Until 2008, he ran a company started by his father that included Sentry truck stops and convenience stores, wholesale customers and the Greensville Transport trucking line.

He broke up the company and sold it five years ago, which was around the time the Suffolk Foundation was getting started through his efforts and those of many others.

“We just wanted to do something for our little community here,” he said, adding the board had noticed the “blessing” that the Norfolk Foundation — renamed the Hampton Roads Community Foundation four years ago when it merged with a Virginia Beach-centric foundation — has been to the region.

Hines’ significant gift — he declined to say for the record just how much — helped give the foundation enough funds to get off the ground.
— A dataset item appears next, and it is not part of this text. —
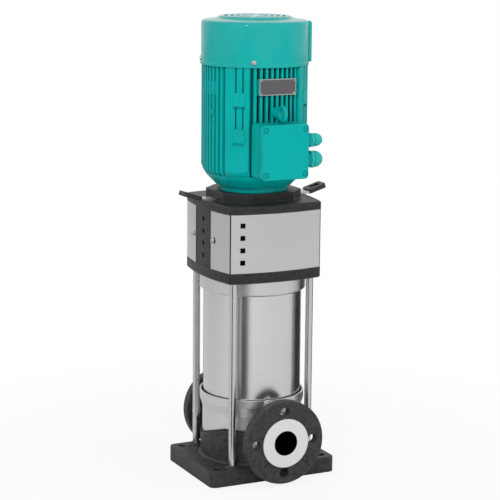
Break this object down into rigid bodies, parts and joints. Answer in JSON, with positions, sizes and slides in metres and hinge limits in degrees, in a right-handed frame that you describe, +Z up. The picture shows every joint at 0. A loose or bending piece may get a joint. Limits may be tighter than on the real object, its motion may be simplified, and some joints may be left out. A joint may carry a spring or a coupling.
{
  "type": "pump",
  "caption": "Upright multistage in-line pump: round flanges on one line, stainless sleeve between four tie rods, grey stool and a finned teal electric motor.",
  "frame": {"origin": "centre of the base plate's underside, on the pump shaft's axis", "axes": "+Z up along the shaft, +Y from the front port to the rear port, +X to the right seen from the front"},
  "size_m": [0.2816, 0.28, 0.819],
  "materials": {
    "cast_grey": "dark grey coated casting",
    "stainless": "satin stainless sheet",
    "bright_steel": "bright drawn steel",
    "black_plastic": "black moulded plastic",
    "rubber": "black sealing rubber",
    "carbon": "dark bearing carbon",
    "coupling_iron": "machined cast coupling",
    "teal_paint": "teal semi-gloss paint",
    "teal_plastic": "teal moulded plastic",
    "core_steel": "laminated core steel",
    "copper": "enamelled copper wire",
    "plate_metal": "bare satin plate"
  },
  "bodies": {
    "pump": {"base_plate": "cast_grey", "foot_casing": "stainless", "drain_plug": "bright_steel", "front_lap_collar": "stainless", "rear_lap_collar": "stainless", "outer_sleeve": "stainless", "sleeve_o_rings": "rubber", "pump_head": "stainless", "stage_casing_1": "stainless", "stage_casing_2": "stainless", "stage_casing_3": "stainless", "stage_casing_4": "stainless", "shaft_bush": "carbon", "seal_cover": "stainless", "seal_seat": "carbon", "tie_rods": "bright_steel", "tie_rod_nuts": "bright_steel", "lantern": "cast_grey", "front_guard": "stainless", "rear_guard": "stainless", "guard_screws": "bright_steel", "right_lifting_strap": "bright_steel", "left_lifting_strap": "bright_steel", "right_strap_grip": "black_plastic", "left_strap_grip": "black_plastic", "strap_screws": "bright_steel", "drive_end_shield": "teal_paint", "motor_flange_bolts": "bright_steel", "motor_frame": "teal_paint", "fan_end_shield": "teal_paint", "stator_core": "core_steel", "windings": "copper", "bearing_outer_rings": "bright_steel", "fan_cowl": "teal_paint", "cowl_screws": "bright_steel", "terminal_box": "teal_paint", "terminal_box_cover": "teal_paint", "cover_screws": "teal_paint", "terminal_board": "black_plastic", "cable_glands": "teal_plastic", "nameplate": "plate_metal", "eye_bolt": "teal_paint"},
    "rotor": {"pump_shaft": "bright_steel", "impeller_1": "stainless", "impeller_2": "stainless", "impeller_3": "stainless", "impeller_4": "stainless", "shaft_spacers": "stainless", "seal_rotor": "bright_steel", "coupling_half_front": "coupling_iron", "coupling_half_rear": "coupling_iron", "coupling_screws": "bright_steel", "motor_shaft": "bright_steel", "rotor_core": "core_steel", "bearing_inner_rings": "bright_steel", "fan": "black_plastic"},
    "front_flange": {"front_loose_flange": "cast_grey", "front_flange_segment": "cast_grey"},
    "rear_flange": {"rear_loose_flange": "cast_grey", "rear_flange_segment": "cast_grey"}
  },
  "joints": [
    {"name": "rotor_spin", "type": "hinge", "parent": "pump", "child": "rotor", "pos_m": [0, 0, 0.3], "axis": [0, 0, 1], "continuous": true},
    {"name": "front_flange_swivel", "type": "hinge", "parent": "pump", "child": "front_flange", "pos_m": [0, -0.128, 0.08], "axis": [0, 1, 0], "continuous": true},
    {"name": "rear_flange_swivel", "type": "hinge", "parent": "pump", "child": "rear_flange", "pos_m": [0, 0.128, 0.08], "axis": [0, 1, 0], "continuous": true}
  ]
}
But many others have contributed, he said.

“The community’s been good,” he said. “It’s a community effort.”

Among his favorite causes supported by the Suffolk Foundation are those that help young people attain educational goals, he said.

He felt especially drawn to give back to the community after selling his company, he added.

“You take a living out of a community, I think you’re morally bound to contribute back to it,” he said. “We always believed in being good community citizens.”

The Suffolk Foundation continues to increase its commitment to the community. In its most recent round of grants, it gave a record amount — $105,000 — to a record number of nonprofit agencies — 25 — and, in addition, gave its single largest gift ever to the Salvation Army for the purchase of a generator for the organization’s new Robert W. Harrell Jr. Physical Health and Education Center.

Causes typically supported by the foundation include education, the arts, the environment, health and human needs.